The gutted Island Room stood completely empty, a blank slate, but even that was an improvement over the broken glass that crunched under visitors' feet after the storm.

"It's getting 'less worse' every day," said co-owner and chef Peter Stefani.

He and his wife, Gina, are rebuilding, because leaving didn't seem like an option.

"I can't throw away the business," he said. "It's 25 years of my life."

Luckily, they had insurance. The policy doesn't cover lost revenue — which he estimates at $20,000 to $25,000 a month.— and it can't ensure there won't be another hurricane.

But it pays for repairs, and with the busy season still a few months away, the Stefanis plan to fix things they disliked about the restaurant, like the shape of the bar.

They hope to be finished by February, when out-of-towners flock to enjoy the locally sourced seafood and gourmet pastas at the water's edge.

That very location left the restaurant vulnerable to the storm surge. Waves lapped at the walls. Furniture was carried out to sea. Six weeks later, Stefani was still finding wine bottles buried beneath his broken dock.

Amid debris in a condo management office, Gina Stefani found a battered American flag.

It hangs now in a windowless void, blowing in the wind. A photo of the flag on social media became a symbol of the island's recovery.

"When devastation takes place that's what we're supposed to do: Remember we are Americans and we can take care of anything," she said.

• • •

For five days, Cedar Key Gulf Coast Gold could not sell clams.

But only five days.

Its processing plant burned down during an electrical fire attributed to the storm. So workers built a makeshift outdoor plant from plastic tubs and PVC pipe on a covered deck adjacent to the building's charred remains.

"It's determination," said manager Joe Cannon.

Gulf Coast Gold leases 18 acres of sea floor off the coast of Cedar Key, across which employees plant 12,000 mesh bags containing clams. The clams bury themselves in the sand and complete their growth before being harvested.

Debris from the storm surge uprooted about 500 of the bags, Cannon said. He found 300 of them, but the lost ones mean nearly $20,000 in uncollected revenue. A single bag sells for $70 to $110, he said.

The storm also killed 2.5 million baby clam "seeds" worth $18,000.

"We lost our future," Cannon said.

But he tries not to look back at Hermine. The building is under construction, and he's focusing on moving forward.

"You can look around and be depressed, but I ain't got time for that," Cannon said. "That's our mentality."

• • •

Even after the effort to clean up downtown's Second Street as quickly as possible, reminders lingered.

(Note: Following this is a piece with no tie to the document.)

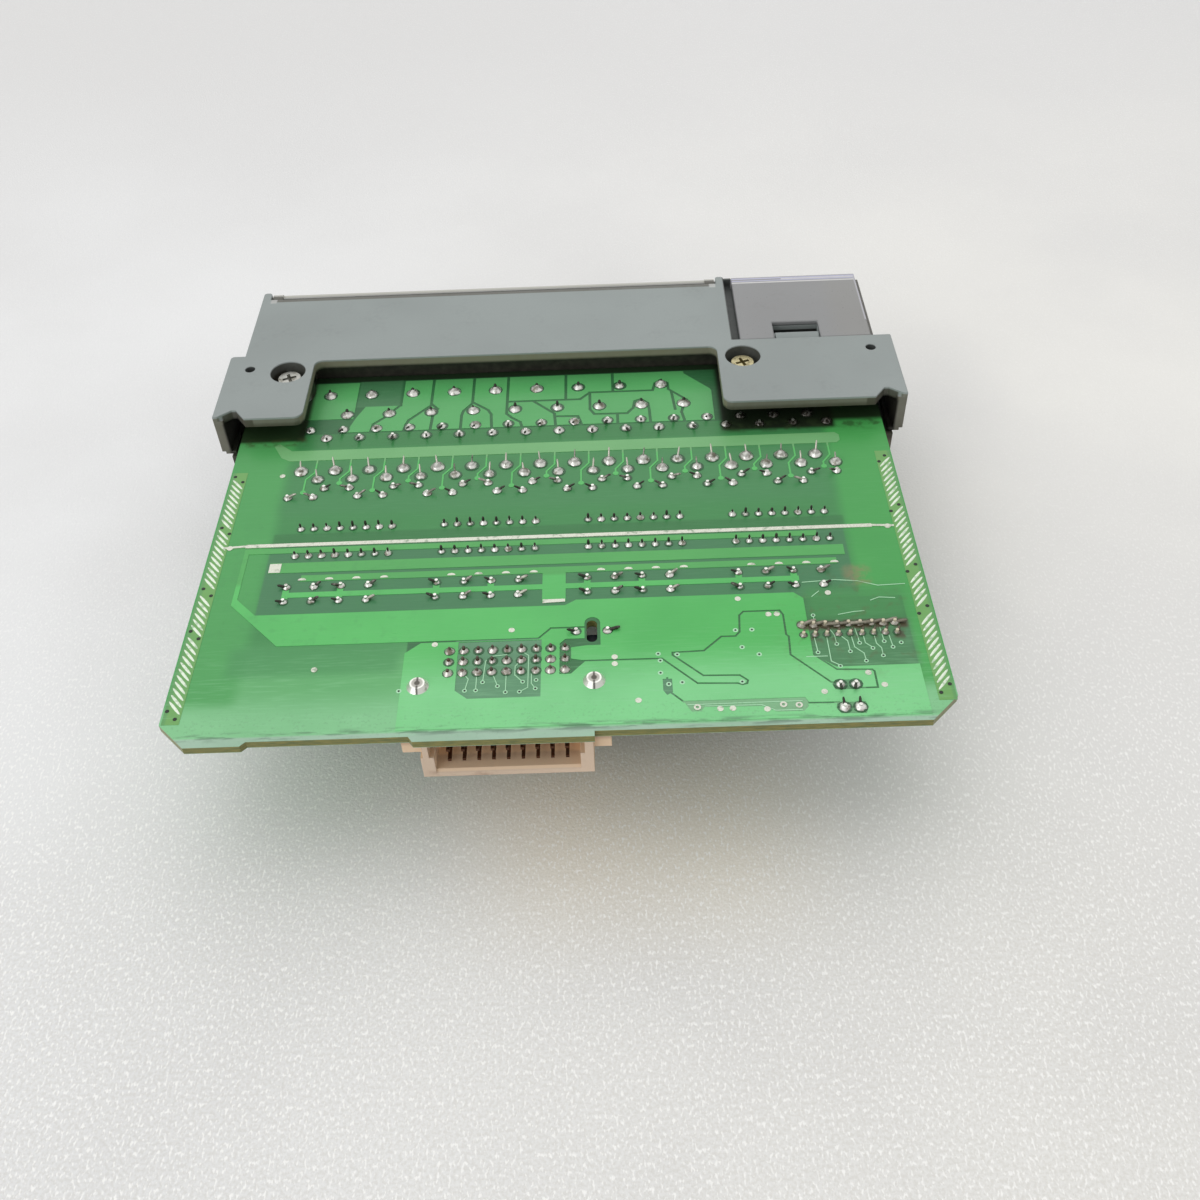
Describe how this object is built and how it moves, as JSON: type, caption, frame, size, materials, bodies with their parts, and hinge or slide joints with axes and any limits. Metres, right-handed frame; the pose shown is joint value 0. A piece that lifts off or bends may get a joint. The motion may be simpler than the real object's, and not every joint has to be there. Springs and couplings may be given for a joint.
{
  "type": "plc input module",
  "caption": "Plug-in input module for a controller rack: a board in a grey plastic housing with a hinged terminal door, an indicator window and a rear bus connector.",
  "frame": {"origin": "centre of the bounding box's underside, with the module lying on its component side", "axes": "+X along the rack's height, +Y out of the rack towards the terminal door, +Z away from the solder side of the board"},
  "size_m": [0.1442, 0.1296, 0.0345],
  "materials": {
    "housing_grey": "fine sparked moulding texture, lightly soiled",
    "clear_smoke": "clear polycarbonate with a faint smoke tint",
    "window_smoke": "smoke tinted polycarbonate, polished",
    "card_white": "uncoated card",
    "block_dark": "glass-filled moulding",
    "board_green": "green solder mask over glass-fibre laminate",
    "screw_zinc": "bright zinc plate",
    "screw_yellow": "yellow passivated zinc plate",
    "contact_brass": "tinned over brass, dulled",
    "contact_bronze": "dark tarnished contact alloy",
    "connector_tan": "cream moulding gone brown with heat and dirt",
    "header_cream": "cream moulding",
    "ribbon_grey": "flat ribbon insulation",
    "lamp_red": "diffused red epoxy",
    "chip_black": "black moulding compound",
    "resistor_buff": "buff lacquer",
    "film_red": "dipped epoxy",
    "disc_blue": "dipped epoxy",
    "lead_tin": "tinned copper wire",
    "solder_grey": "aged tin-lead solder"
  },
  "bodies": {
    "module": {"housing_shell": "housing_grey", "solder_side_cover": "housing_grey", "indicator_window": "window_smoke", "led_mask": "block_dark", "led_board": "board_green", "status_leds": "lamp_red", "led_ribbon": "ribbon_grey", "ribbon_header": "header_cream", "terminal_block": "block_dark", "terminal_screws": "screw_zinc", "pressure_plates": "screw_zinc", "socket_contacts": "contact_brass", "release_screws": "screw_zinc", "terminal_header": "block_dark", "header_pins": "lead_tin", "circuit_board": "board_green", "case_screw_left": "screw_zinc", "case_screw_right": "screw_yellow", "backplane_connector": "connector_tan", "backplane_contacts": "contact_bronze", "board_locks": "lead_tin", "optocoupler_1": "chip_black", "optocoupler_2": "chip_black", "optocoupler_3": "chip_black", "optocoupler_4": "chip_black", "optocoupler_leads": "lead_tin", "input_resistors": "resistor_buff", "input_resistor_leads": "lead_tin", "filter_capacitors": "film_red", "filter_capacitor_leads": "lead_tin", "pull_up_resistors": "resistor_buff", "pull_up_resistor_leads": "lead_tin", "suppressor_disc": "disc_blue", "suppressor_leads": "lead_tin", "clamp_diodes": "chip_black", "clamp_diode_leads": "lead_tin", "interface_chip": "chip_black", "interface_chip_leads": "lead_tin", "chip_capacitors": "resistor_buff", "header_solder": "solder_grey", "channel_solder": "solder_grey", "optocoupler_solder": "solder_grey", "pull_up_solder": "solder_grey", "connector_solder": "solder_grey", "small_part_solder": "solder_grey"},
    "door": {"terminal_door": "clear_smoke", "door_card": "card_white"}
  },
  "joints": [
    {"name": "door_hinge", "type": "hinge", "parent": "module", "child": "door", "pos_m": [-0.01565, 0.0637, 0.0332], "axis": [1, 0, 0], "range_deg": [0, 110]}
  ]
}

The front door to Tony's Seafood, a joint so proud of its clam chowder it'll ship to you, wore a sign alerting customers to the sticking doorknob, a feature courtesy of Hermine.

A sign on the library's front door relieved delinquent book borrowers of their fines, as the library couldn't accept returns. A peek through the building's window showed empty shelves.

And the City Hall and the post office, both of which took on water, were in temporary quarters. The former took up residence in the Chamber of Commerce building, and the latter was operating out of a parked U.S. Postal Service truck.

All that said, police Chief Virgil Sandlin felt lucky.

"I shudder to think what could happen with a bigger storm," he said.

Only 30 to 35 percent of the island's residents evacuated before Hermine, despite forecasts that the Category 1 storm would bring storm surge, heavy rain and high wind.

If a larger storm took out any of the city's seven bridges, especially the one connecting it to the mainland, people would be stranded.

Sandlin implored residents to be more mindful next time: "Heed the warning."

• • •

When Hurricane Matthew hit the east coast of Florida two weeks ago, Cedar Key was among the communities offering safe lodging.

All 400 or so hotel rooms in town — minus roughly 60 that were still out of commission from Hermine — were booked with east coast residents who evacuated their homes ahead of the powerful storm.

Town officials even put a sign on U.S. 19 to tell passers-by there were no rooms left, so that people didn't drive 20 miles out to the island only to be turned away.

That meant on a normally quiet October weekend, the town was full of tourists.

"A lot of businesses said they got their Labor Day back," said Cedar Key Mayor Heath Davis.

He noticed that some of the visitors wandering around town that weekend had the same dazed look his residents had immediately after Hermine.

But the residents were no longer storm victims. They had gone back to being caretakers. It was a familiar and welcome role.

"Having these people in town who our people could relate to," he said, "really put the spring back in people's step."